══ SUPPLIED MATERIAL ══

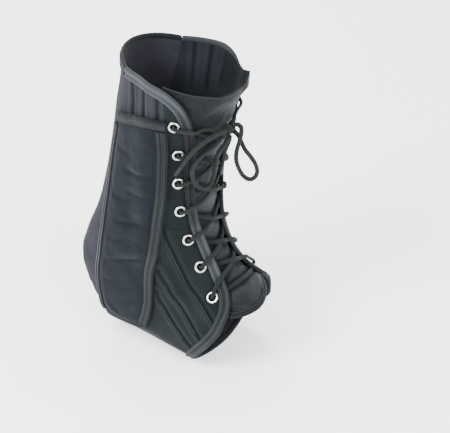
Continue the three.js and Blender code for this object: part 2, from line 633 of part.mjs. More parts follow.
// From eyelet k on one side over its edge, across, and below the other edge towards eyelet k - 1
function crossingStops(side, k, isUpper) {
  const [from, to] = [eyeletPlaces[k], eyeletPlaces[k - 1]];
  const line = (f) => [lerp(from.at, to.at, f), lerp(side * from.across, -side * to.across, f)];
  const arc = (f) => line(f)[1] * side * halfGirth(line(f)[0]);
  let leave = 0;
  while (Math.abs(line(leave)[1]) > edgeAcross(line(leave)[0])) leave += 0.002;
  let arrive = 1;
  while (Math.abs(line(arrive)[1]) > edgeAcross(line(arrive)[0])) arrive -= 0.002;
  const middle = from.across / (from.across + to.across);
  const pastBinding = foldOver + 0.9 * halfWide;
  const [start, end] = [arc(leave) - pastBinding, arc(arrive) + pastBinding + 1];
  const reach = Math.min(laceRelax, 1.6 * start);
  const flatTop = start > 15 ? 3.4 : 1.8;
  const height = (f) => {
    const here = arc(f);
    const lying = comingDown(start - here, reach);
    if (!isUpper) return lying;
    const top = comingDown(start, reach) + laceCrossingGap;
    return Math.max(lying, lerp(top, laceOnTongue, clamp01((Math.abs(here) - flatTop) / (Math.abs(end) - flatTop))));
  };
  const stops = [laceStop(...line(leave * 0.7), laceOver, laceFlatOpen)];
  const wide = start > 15;
  const marks = isUpper ? [start, flatTop, -flatTop, end] : [start, start * 0.45, -1, end];
  if (wide) marks.push(isUpper ? start * 0.55 : start * 0.7, end * 0.4, end * 0.7);
  const shareAt = (distance) => {
    let f = leave;
    while (arc(f) > distance && f < arrive) f += 0.002;
    return f;
  };
  for (const mark of marks.sort((a, b) => b - a)) {
    const f = shareAt(mark);
    stops.push(laceStop(...line(f), height(f), laceFlatOpen));
  }
  stops.push(laceStop(...line(shareAt(arc(arrive))), laceUnder, laceFlatHidden));
  stops.push(laceStop(...line(lerp(arrive, 1, 0.6)), laceUnder, laceFlatHidden));
  return stops;
}

// From the top eyelet over its edge and along the tongue to the knot
function knotStops(side) {
  const from = eyeletPlaces[0];
  const [knotAt, knotAcross, knotOffset] = knotPlace;
  const reach = (1.05 * (knotRadius + layerGap)) / halfGirth(knotAt);
  const line = (f) => [lerp(from.at, knotAt, f), lerp(side * from.across, knotAcross + side * reach, f)];
  let leave = 0;
  while (Math.abs(line(leave)[1]) > edgeAcross(line(leave)[0])) leave += 0.002;
  const stops = [0.7 * leave, 1.1 * leave].map((f) => laceStop(...line(f), laceOver, laceFlatOpen));
  for (const share of [0.3, 0.55, 0.8, 1]) {
    const f = lerp(leave, 1, share);
    const rising = smooth((share - 0.5) / 0.5);
    const offset = lerp(comingDown(share * laceRelax * 1.6, laceRelax) + 0.6, knotOffset - 1.2, rising);
    stops.push(laceStop(...line(f), offset, lerp(laceFlatOpen, laceDiameter * 0.9, rising)));
  }
  return stops;
}

function lacePath() {
  const bottomRow = eyeletPlaces.length - 1;
  const climb = (startSide) => {
    const stops = [];
    let side = startSide;
    for (let k = bottomRow; k > 0; k -= 1) {
      stops.push(...eyeletStops(side, k), ...crossingStops(side, k, (k % 2 === 0) === (startSide > 0)));
      side = -side;
    }
    stops.push(...eyeletStops(side, 0), ...knotStops(side));
    return stops;
  };
  const { at, across } = eyeletPlaces[bottomRow];
  const edge = edgeAcross(at);
  const bar = [across * 0.8, edge, edge * 0.55, 0, -edge * 0.55, -edge, -across * 0.8].map((girth) => {
    const hidden = Math.abs(girth) >= edge - 1e-9;
    return laceStop(at, girth, hidden ? laceUnder : laceOnTongue, hidden ? laceFlatHidden : laceFlatOpen);
  });
  return [...climb(1).reverse(), ...bar, ...climb(-1)];
}

// Sweep of a pressed round section through the stops, mitred where the lace turns
function lacedCord(stops) {
  const centres = stops.map((stop) => onForm(stop.at, stop.girth, stop.offset));
  const points = [];
  const triangles = [];
  let previous = null;
  stops.forEach((stop, k) => {
    const centre = centres[k];
    const arriving = centre.clone().sub(centres[Math.max(0, k - 1)]).normalize();
    const leaving = centres[Math.min(stops.length - 1, k + 1)].clone().sub(centre).normalize();
    const way = arriving.clone().add(leaving).normalize();
    const outward = outwardAt(stop.at, stop.girth);
    const sideways = outward.cross(way).normalize();
    const upwards = way.clone().cross(sideways).normalize();
    const mitre = 1 / Math.max(0.6, way.dot(k === 0 ? leaving : arriving));
    const ring = (shift) => Array.from({ length: laceSides }, (_, j) => {
      const turn = (2 * Math.PI * (j + shift)) / laceSides;
      return centre.clone().addScaledVector(sideways, stop.wide * Math.cos(turn))
        .addScaledVector(upwards, stop.thick * mitre * Math.sin(turn));
    });
    let best = ring(0);
    if (previous) {
      const twist = (candidate) => candidate.reduce((sum, p, j) => sum + p.distanceToSquared(previous[j]), 0);
      for (let shift = 1; shift < laceSides; shift += 1) {
        const candidate = ring(shift);
        if (twist(candidate) < twist(best)) best = candidate;
      }
    }
    points.push(...best);
    previous = best;
  });
  for (let k = 0; k < stops.length - 1; k += 1) {
    for (let j = 0; j < laceSides; j += 1) {
      const [a, b] = [k * laceSides + j, k * laceSides + ((j + 1) % laceSides)];
      triangles.push([a, b, b + laceSides], [a, b + laceSides, a + laceSides]);
    }
  }
  const end = (stops.length - 1) * laceSides;
  for (let j = 1; j < laceSides - 1; j += 1) {
    triangles.push([0, j + 1, j], [end, end + j, end + j + 1]);
  }
  return closedGeometry(points, triangles);
}

// Free cord of the bow along its own route from the knot
const knotCentre = onForm(...knotPlace);
const routeCurve = (route) => new THREE.CatmullRomCurve3(
  route.map(({ at, girth, offset }) => onForm(at, girth, offset)), false, 'centripetal');

function roundSection(radius, sides) {
  const shape = new THREE.Shape();
  for (let j = 0; j < sides; j += 1) {
    const turn = (2 * Math.PI * j) / sides;
    const point = [radius * Math.cos(turn), radius * Math.sin(turn)];
    if (j === 0) shape.moveTo(...point);
    else shape.lineTo(...point);
  }
  shape.closePath();
  return shape;
}

function sweptTube(curve, diameter, steps) {
  const tube = new THREE.ExtrudeGeometry(roundSection(diameter / 2, cordSides), {
    steps, extrudePath: curve, bevelEnabled: false,
  });
  const merged = welded(tube);
  merged.computeVertexNormals();
  return merged;
}

const freeCord = (route) => {
  const curve = routeCurve(route);
  return sweptTube(curve, laceDiameter, Math.ceil(curve.getLength() / (2 * laceDiameter)));
};

// Moulded tip on the end of a tail, in line with it
function laceTip(route) {
  const curve = routeCurve(route);
  const way = curve.getTangent(1);
  const start = curve.getPoint(1).addScaledVector(way, layerGap);
  const tip = new THREE.CylinderGeometry(tipDiameter * 0.4, tipDiameter / 2, tipLength, cordSides);
  tip.translate(0, tipLength / 2, 0);
  tip.applyQuaternion(new THREE.Quaternion().setFromUnitVectors(new THREE.Vector3(0, 1, 0), way));
  tip.translate(start.x, start.y, start.z);
  return asGeometry(asSolid(tip));
}

// Knot: a round lump with the furrows of the turns wound over it
function bowKnot() {
  const ball = welded(new THREE.SphereGeometry(knotRadius, 12, 8));
  const place = ball.attributes.position;
  for (let k = 0; k < place.count; k += 1) {
    const p = new THREE.Vector3().fromBufferAttribute(place, k);
    const furrow = 1 - knotFurrow * (1 - Math.cos(3 * Math.atan2(p.z, p.x))) * (1 - (p.y / knotRadius) ** 2);
    p.multiplyScalar(furrow).add(knotCentre);
    place.setXYZ(k, p.x, p.y, p.z);
  }
  ball.computeVertexNormals();
  return ball;
}

const stations = (from, to, count) => evenly(count).map((t) => lerp(from, to, t));
const edgeStations = [...stations(0, 5, 8), ...stations(5, 18, 16).slice(1), ...stations(18, 23, 12).slice(1)];
const sides = [['lateral', -1], ['medial', 1]];
const reaching = (line, count) => evenly(count).map(line);
const signed = (side, route) => route.map((place) => tucked(side, place));

addMesh('sole_strap', clothPanel(evenly(quarterRows - kinkStation), bothWays, solePlace, bodyInner, elasticOuter),
  elastic);
addMesh('heel_back_panel', clothPanel(evenly(kinkStation), bothWays, backPlace, bodyInner, elasticOuter), elastic);
for (const [name, side] of sides) {
  addMesh(`quarter_${name}`, sideQuarter(side), nylon);
  addMesh(`eyelet_facing_${name}`, eyeletFacing(side), nylon);
  addMesh(`stay_pocket_${name}`, stayPocket(side), pocketNylon);

  const topTape = reaching(along(pocketTop, 0.25, pocketTop.length - 1.05), 8);
  addMesh(`pocket_top_tape_${name}`, tapeAlong(signed(side, topTape), flatSection(0, pocketTopTapeWidth),
    pocketEdgeLevel, -side), tape);
  const frontTape = reaching(along(pocketFront, 1.25, pocketFront.length - 1.1), 17);
  addMesh(`pocket_front_tape_${name}`, tapeAlong(signed(side, frontTape), flatSection(0, pocketFrontTapeWidth),
    pocketEdgeLevel, side), tape);
  const rearTape = reaching(rearLine(2.1, heelKink), 12);
  addMesh(`pocket_rear_tape_${name}`, tapeAlong(signed(side, rearTape), flatSection(0, pocketRearTapeWidth),
    pocketEdgeLevel, -side), tape);
  const edge = edgeStations.map((row) => placeOn(sideEdge, row));
  addMesh(`edge_binding_${name}`, tapeAlong(signed(side, edge), bindingSection(edgeTapeWidth, facingCloth),
    bodyOuter, side), tape);
}

const backTop = bothWays.map((t) => backPlace(0, t * 0.985));
addMesh('back_top_binding', tapeAlong(backTop, bindingSection(edgeTapeWidth, elasticCloth), elasticOuter, -1), tape);
const soleFront = bothWays.map((t) => solePlace(1, t * 0.985));
addMesh('sole_front_binding', tapeAlong(soleFront, bindingSection(edgeTapeWidth, elasticCloth), elasticOuter, 1),
  tape);

addMesh('tongue', clothPanel(evenly(tongueRows), evenly(tongueColumns).map((t) => 2 * t - 1), tonguePlace,
  tongueUnder, tongueFace), tongueNylon);
const tongueEdge = evenly(16).map((t) => tonguePlace(1, 2 * t - 1));
addMesh('tongue_binding', tapeAlong(tongueEdge, bindingSection(tongueTapeWidth, tongueCloth), tongueFace, 1),
  tape);

for (const [name, side] of sides) {
  eyeletPlaces.forEach((eyelet, k) => {
    const { centre, turn } = eyeletSeat(side, eyelet);
    const ring = addMesh(`eyelet_${name}_${k + 1}`, eyeletRing(), nickel);
    ring.position.copy(centre);
    ring.quaternion.copy(turn);
  });
}

addMesh('lace', lacedCord(lacePath()), laceCord);
addMesh('bow_knot', bowKnot(), laceCord);
addMesh('bow_loop_lateral', freeCord(lateralLoopRoute), laceCord);
addMesh('bow_loop_medial', freeCord(medialLoopRoute), laceCord);
addMesh('lace_tail_lateral', freeCord(lateralTailRoute), laceCord);
addMesh('lace_tail_medial', freeCord(medialTailRoute), laceCord);
addMesh('lace_tip_lateral', laceTip(lateralTailRoute), laceCord);
addMesh('lace_tip_medial', laceTip(medialTailRoute), laceCord);

export default brace;
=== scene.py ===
import math

import bmesh
import bpy
import numpy as np
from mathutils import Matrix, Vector


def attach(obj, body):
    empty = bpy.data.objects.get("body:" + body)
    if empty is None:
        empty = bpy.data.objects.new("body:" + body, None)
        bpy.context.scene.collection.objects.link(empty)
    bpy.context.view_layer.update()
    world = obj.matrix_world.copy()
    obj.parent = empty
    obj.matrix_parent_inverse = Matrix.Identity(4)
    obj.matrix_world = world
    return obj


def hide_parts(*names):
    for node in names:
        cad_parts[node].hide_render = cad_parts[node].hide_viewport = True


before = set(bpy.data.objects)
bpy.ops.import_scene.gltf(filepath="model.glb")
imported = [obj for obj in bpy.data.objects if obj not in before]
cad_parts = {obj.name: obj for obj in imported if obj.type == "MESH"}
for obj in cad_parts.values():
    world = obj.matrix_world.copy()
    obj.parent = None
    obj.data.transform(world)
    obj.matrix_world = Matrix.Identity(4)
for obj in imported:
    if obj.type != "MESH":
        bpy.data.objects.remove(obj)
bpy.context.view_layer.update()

# Camera
# A long lens about a metre away, above the outer side of the foot and a little ahead of it,
# so that the lacing and the outer stay pocket both show.
aim = Vector((0.020, 0.0, 0.090))
camera_turn, camera_rise, camera_distance = math.radians(35.0), math.radians(30.5), 1.0
behind_lens = Vector((math.sin(camera_turn) * math.cos(camera_rise),
                      -math.cos(camera_turn) * math.cos(camera_rise), math.sin(camera_rise)))
camera_data = bpy.data.cameras.new("camera")
camera_data.sensor_width = 36.0
camera_data.lens = 100.6
camera_data.shift_x = 0.1196
camera_data.shift_y = 0.0200
camera_data.clip_start, camera_data.clip_end = 0.05, 30.0
camera = bpy.data.objects.new("camera", camera_data)
camera.location = aim + behind_lens * camera_distance
camera.rotation_mode = "QUATERNION"
camera.rotation_quaternion = (-behind_lens).to_track_quat("-Z", "Y")
bpy.context.scene.collection.objects.link(camera)
bpy.context.scene.camera = camera

# Bow
# The bow is the two ends of one braided polyester cord, tied over the tongue in two loops and
# two tails with pressed tips. Every place on the brace is read on the worn form: a station down
# the fan from the top edge (0) to the midfoot (1), a share of the half girth, and an offset in mm.
leg_height, foot_reach, leg_width = 230.0, 170.0, 80.0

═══

EXERCISE BRIEF = From the listing above, collect each line in which the string "collection" appears.

SOLUTION BELOW =
        bpy.context.scene.collection.objects.link(empty)
bpy.context.scene.collection.objects.link(camera)